### To be done:
In the entries that follow, the first line to write out is the one containing "893 of scene.py. This part finishes it.", and the last is the one containing "the two stuffed". Reproduce that stretch exactly, with nothing before or after it.

### Input for this task:
____________________
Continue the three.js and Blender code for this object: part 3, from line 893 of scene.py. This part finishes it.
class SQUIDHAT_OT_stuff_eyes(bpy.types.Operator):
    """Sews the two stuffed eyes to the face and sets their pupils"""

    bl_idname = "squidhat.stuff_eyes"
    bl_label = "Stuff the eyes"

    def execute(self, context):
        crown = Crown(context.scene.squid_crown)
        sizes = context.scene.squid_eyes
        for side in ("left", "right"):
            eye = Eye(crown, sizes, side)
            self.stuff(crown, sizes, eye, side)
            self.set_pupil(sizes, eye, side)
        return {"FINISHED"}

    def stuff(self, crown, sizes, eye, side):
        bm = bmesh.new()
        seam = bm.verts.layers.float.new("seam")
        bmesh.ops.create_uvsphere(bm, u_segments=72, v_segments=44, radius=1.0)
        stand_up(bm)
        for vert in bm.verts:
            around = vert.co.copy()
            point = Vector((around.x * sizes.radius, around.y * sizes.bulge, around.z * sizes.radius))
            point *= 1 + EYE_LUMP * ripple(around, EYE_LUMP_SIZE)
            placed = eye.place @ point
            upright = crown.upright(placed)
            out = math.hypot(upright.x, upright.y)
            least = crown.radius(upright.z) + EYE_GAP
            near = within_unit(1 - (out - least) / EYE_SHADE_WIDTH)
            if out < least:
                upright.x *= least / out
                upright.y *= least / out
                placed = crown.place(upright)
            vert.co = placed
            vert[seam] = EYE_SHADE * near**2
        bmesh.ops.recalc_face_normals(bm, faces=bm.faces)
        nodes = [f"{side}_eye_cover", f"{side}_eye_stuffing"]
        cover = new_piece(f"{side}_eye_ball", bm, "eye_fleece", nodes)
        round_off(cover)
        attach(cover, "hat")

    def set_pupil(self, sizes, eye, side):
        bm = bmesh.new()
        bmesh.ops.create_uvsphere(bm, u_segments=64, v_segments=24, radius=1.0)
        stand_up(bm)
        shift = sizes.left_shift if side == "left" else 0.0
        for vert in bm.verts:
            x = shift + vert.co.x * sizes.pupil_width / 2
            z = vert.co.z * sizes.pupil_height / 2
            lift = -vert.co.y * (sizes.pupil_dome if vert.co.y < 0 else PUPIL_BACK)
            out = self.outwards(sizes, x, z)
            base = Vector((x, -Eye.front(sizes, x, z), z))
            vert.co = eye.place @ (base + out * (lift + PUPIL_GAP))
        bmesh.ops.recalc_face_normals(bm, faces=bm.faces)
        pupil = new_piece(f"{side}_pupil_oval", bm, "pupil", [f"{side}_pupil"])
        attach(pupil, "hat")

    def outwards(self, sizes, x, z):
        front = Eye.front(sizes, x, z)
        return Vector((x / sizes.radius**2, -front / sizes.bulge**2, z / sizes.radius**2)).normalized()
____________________
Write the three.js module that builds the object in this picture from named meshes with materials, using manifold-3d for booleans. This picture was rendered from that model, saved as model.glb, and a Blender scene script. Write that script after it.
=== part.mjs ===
____________________
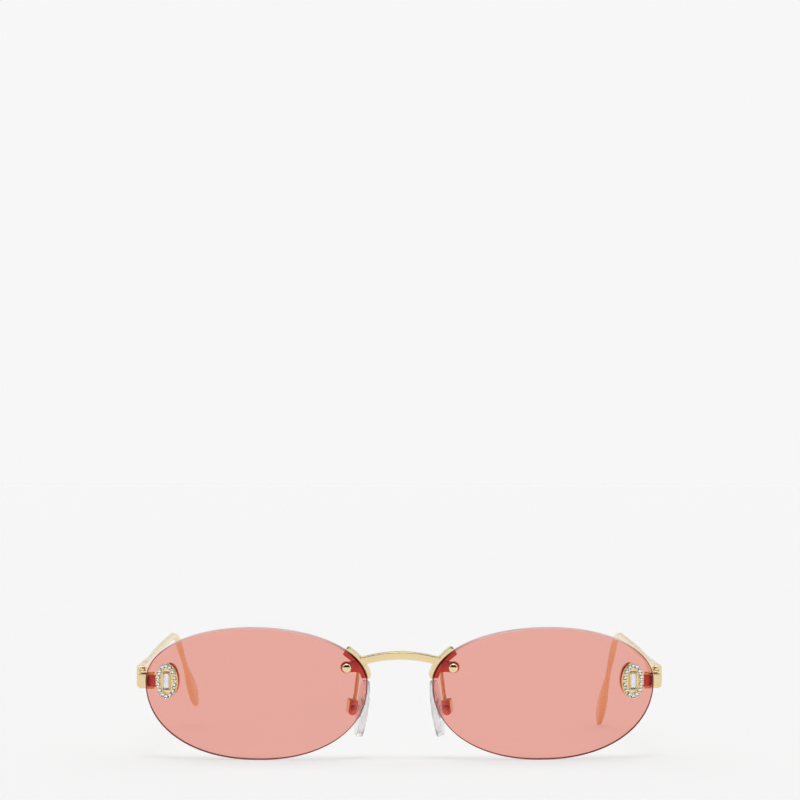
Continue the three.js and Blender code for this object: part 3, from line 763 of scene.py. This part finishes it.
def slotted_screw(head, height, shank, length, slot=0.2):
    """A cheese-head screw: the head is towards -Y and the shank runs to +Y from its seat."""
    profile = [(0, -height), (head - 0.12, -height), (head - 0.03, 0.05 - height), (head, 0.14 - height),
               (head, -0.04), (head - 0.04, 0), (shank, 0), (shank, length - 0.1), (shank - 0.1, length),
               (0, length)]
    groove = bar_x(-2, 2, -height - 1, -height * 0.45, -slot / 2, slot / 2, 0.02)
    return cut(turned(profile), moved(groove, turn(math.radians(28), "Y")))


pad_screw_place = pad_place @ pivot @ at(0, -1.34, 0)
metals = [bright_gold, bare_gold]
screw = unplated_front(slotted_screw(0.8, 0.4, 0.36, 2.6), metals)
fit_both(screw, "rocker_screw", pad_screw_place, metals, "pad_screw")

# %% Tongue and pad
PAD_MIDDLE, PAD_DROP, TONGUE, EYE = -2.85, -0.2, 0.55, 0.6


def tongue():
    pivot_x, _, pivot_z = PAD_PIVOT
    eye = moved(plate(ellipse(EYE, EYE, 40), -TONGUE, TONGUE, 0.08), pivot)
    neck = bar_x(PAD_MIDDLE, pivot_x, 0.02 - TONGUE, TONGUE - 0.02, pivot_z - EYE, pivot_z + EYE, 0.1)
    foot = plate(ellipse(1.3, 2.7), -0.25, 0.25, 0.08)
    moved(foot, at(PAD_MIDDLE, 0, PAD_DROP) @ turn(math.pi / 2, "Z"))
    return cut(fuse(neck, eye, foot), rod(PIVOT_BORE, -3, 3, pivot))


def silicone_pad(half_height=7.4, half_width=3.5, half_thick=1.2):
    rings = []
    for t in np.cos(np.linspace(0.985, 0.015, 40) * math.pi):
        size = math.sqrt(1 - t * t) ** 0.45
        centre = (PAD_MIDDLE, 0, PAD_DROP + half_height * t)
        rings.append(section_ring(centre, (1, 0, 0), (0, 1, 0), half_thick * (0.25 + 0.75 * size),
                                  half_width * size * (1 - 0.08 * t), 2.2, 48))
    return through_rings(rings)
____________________
### Finished task:
Continue the three.js and Blender code for this object: part 3, from line 893 of scene.py. This part finishes it.
class SQUIDHAT_OT_stuff_eyes(bpy.types.Operator):
    """Sews the two stuffed eyes to the face and sets their pupils"""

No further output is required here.